• Work to be completed:
Search the listing below for the word "True" and copy each line that holds it.

═══ Records shown

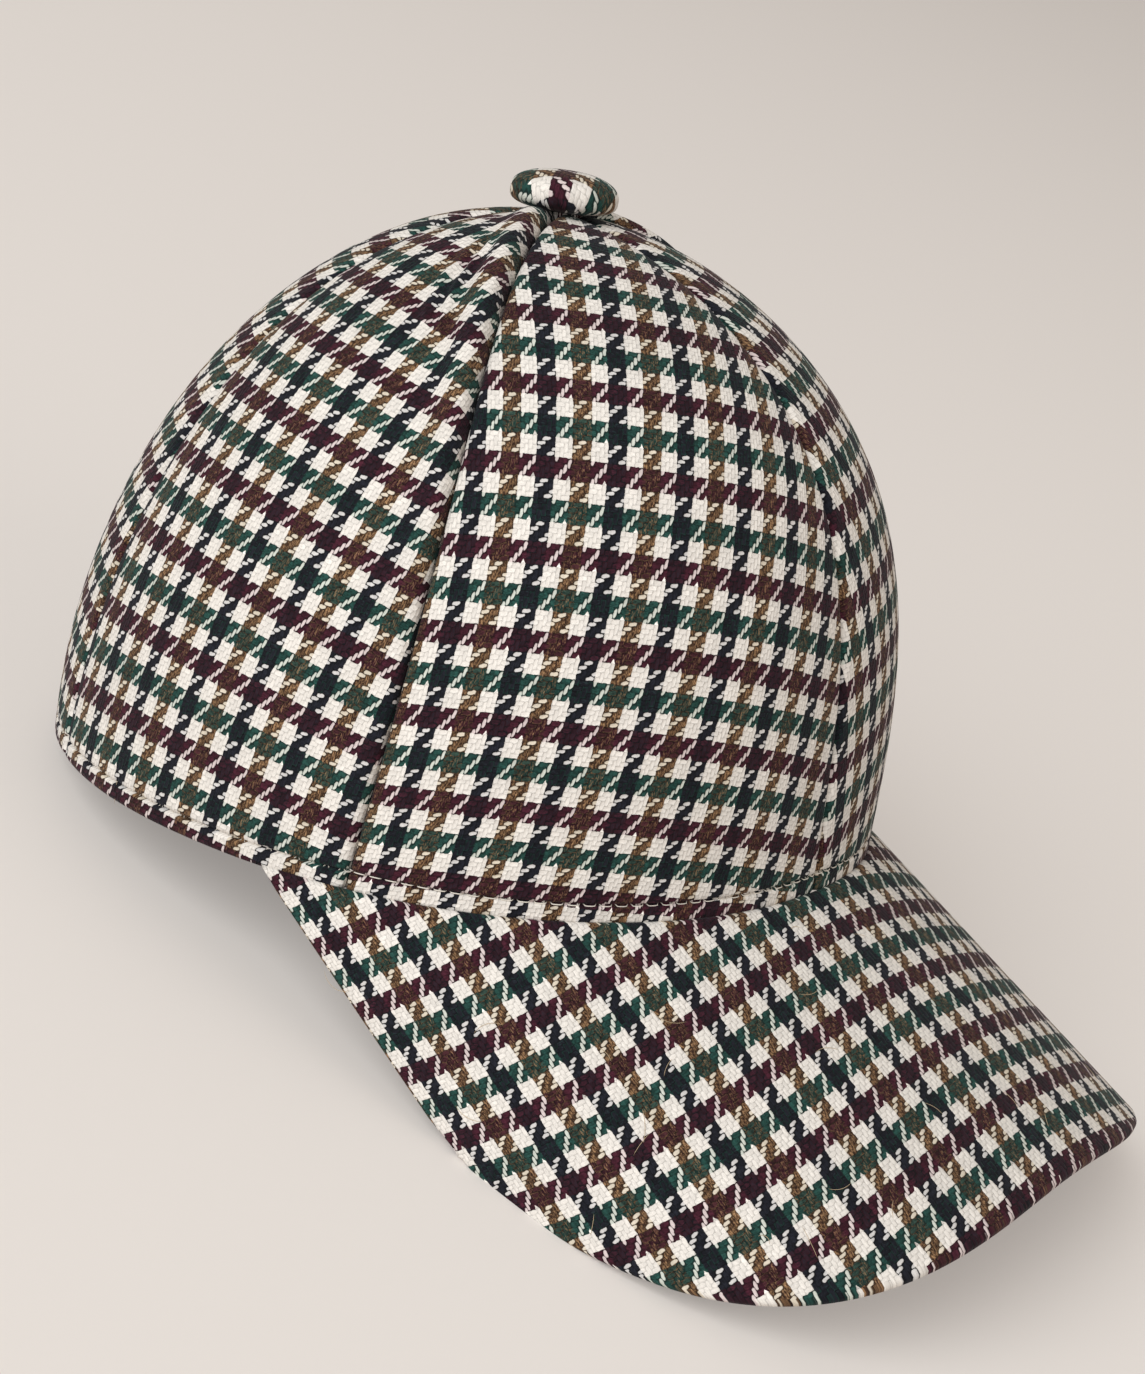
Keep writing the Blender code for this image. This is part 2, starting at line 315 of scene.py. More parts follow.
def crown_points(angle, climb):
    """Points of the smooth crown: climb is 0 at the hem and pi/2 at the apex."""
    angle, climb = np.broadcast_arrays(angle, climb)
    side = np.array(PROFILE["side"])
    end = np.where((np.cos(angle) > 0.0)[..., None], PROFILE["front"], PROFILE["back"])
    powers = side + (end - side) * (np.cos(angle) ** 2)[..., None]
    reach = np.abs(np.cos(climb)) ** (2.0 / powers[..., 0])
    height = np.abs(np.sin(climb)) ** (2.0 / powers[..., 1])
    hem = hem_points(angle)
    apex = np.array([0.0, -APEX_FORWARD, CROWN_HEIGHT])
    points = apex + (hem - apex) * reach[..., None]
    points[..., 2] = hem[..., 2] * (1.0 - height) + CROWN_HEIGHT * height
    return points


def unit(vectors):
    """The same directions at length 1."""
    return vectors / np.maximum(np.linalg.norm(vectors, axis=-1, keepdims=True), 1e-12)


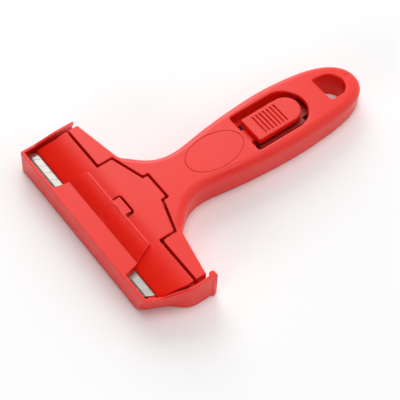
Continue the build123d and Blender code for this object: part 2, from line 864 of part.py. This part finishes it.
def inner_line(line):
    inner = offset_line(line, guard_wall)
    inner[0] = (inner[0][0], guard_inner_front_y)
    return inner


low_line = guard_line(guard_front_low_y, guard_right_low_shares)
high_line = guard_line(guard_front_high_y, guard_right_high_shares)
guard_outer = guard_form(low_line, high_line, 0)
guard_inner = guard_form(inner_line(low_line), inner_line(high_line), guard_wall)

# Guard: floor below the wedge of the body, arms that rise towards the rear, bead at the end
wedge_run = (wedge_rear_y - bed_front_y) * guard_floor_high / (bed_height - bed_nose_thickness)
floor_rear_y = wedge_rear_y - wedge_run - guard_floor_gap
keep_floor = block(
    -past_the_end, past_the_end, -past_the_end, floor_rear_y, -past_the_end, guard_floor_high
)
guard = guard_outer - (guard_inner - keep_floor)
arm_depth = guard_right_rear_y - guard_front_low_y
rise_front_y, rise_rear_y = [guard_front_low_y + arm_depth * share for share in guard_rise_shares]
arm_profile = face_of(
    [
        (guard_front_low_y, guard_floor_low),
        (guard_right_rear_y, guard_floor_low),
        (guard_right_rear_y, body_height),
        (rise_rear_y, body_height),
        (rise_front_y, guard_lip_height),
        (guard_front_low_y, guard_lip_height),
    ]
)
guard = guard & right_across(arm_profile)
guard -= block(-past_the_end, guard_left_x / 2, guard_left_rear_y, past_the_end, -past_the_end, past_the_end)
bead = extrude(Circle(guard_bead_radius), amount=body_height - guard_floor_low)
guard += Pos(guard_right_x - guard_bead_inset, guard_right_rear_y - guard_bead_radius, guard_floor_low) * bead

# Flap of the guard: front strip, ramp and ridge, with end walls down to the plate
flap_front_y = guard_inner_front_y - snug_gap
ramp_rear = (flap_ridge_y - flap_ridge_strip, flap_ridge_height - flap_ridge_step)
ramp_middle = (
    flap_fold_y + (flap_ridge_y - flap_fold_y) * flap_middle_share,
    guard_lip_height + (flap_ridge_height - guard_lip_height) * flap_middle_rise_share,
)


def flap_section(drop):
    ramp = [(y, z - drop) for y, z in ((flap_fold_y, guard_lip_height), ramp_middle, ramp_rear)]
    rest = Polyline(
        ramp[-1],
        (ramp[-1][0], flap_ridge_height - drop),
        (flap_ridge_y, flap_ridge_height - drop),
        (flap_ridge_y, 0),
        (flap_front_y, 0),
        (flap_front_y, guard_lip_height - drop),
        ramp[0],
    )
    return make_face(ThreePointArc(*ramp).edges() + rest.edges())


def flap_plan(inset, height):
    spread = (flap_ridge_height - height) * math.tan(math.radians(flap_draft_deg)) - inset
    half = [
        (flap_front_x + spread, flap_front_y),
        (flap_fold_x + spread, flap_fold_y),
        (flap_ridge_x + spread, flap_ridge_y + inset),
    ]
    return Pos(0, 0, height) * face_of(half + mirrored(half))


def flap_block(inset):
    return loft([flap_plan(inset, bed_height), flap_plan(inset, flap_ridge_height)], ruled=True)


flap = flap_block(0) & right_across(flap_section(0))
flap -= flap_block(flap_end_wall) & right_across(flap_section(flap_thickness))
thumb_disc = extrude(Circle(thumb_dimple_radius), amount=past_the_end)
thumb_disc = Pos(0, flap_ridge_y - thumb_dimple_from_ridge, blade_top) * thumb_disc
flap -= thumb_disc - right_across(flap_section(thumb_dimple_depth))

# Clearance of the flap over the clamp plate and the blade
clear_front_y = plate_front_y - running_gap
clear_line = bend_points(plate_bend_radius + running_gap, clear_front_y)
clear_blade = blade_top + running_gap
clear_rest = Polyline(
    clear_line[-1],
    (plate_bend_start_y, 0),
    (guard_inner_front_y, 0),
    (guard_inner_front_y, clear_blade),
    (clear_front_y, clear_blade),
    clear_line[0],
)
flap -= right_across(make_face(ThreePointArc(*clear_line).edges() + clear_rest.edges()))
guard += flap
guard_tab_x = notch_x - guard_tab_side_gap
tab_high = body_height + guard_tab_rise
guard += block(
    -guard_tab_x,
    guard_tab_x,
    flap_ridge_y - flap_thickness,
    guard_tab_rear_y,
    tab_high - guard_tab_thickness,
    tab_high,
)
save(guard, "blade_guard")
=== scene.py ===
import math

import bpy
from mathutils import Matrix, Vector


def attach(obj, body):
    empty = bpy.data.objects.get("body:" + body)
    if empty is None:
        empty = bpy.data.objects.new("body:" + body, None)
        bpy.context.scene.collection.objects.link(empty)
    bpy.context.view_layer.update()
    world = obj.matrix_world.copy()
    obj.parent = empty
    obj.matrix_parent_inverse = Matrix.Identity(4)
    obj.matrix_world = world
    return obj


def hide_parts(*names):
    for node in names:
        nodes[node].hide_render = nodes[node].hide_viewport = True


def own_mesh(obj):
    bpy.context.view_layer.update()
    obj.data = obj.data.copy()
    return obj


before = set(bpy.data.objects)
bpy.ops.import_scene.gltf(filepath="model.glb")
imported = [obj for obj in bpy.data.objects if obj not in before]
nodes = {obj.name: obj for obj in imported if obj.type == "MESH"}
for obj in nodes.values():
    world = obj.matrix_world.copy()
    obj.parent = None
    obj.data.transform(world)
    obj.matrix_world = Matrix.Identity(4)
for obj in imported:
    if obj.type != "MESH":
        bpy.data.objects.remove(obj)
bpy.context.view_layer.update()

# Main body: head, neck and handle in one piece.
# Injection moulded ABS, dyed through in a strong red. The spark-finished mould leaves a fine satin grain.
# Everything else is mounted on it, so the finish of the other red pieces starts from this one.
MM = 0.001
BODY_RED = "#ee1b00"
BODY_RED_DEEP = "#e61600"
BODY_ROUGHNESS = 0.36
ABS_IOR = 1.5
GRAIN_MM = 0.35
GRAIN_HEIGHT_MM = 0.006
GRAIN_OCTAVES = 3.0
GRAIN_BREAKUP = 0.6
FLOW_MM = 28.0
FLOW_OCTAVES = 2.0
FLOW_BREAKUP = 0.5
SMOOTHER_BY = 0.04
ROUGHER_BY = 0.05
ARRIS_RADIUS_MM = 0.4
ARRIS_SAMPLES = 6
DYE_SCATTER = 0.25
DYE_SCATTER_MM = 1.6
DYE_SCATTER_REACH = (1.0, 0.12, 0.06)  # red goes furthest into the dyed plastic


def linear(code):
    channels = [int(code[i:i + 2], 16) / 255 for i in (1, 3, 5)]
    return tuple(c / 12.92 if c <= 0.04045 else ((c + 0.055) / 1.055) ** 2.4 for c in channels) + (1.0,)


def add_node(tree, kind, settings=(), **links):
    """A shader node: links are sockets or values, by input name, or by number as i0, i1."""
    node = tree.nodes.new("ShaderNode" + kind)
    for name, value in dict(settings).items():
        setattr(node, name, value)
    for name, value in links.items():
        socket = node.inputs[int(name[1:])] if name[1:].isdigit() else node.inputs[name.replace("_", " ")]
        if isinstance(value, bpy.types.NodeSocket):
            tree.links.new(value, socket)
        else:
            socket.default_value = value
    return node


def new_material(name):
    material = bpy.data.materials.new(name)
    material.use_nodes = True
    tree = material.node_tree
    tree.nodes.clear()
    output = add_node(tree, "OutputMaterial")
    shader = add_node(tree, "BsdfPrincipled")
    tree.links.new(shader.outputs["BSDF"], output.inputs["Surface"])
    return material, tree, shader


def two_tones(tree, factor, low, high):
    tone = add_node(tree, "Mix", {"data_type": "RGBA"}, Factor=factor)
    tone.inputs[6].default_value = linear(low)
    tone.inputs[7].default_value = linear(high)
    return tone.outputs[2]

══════

• Final answer:
    return vectors / np.maximum(np.linalg.norm(vectors, axis=-1, keepdims=True), 1e-12)
    return loft([flap_plan(inset, bed_height), flap_plan(inset, flap_ridge_height)], ruled=True)
        nodes[node].hide_render = nodes[node].hide_viewport = True
    material.use_nodes = True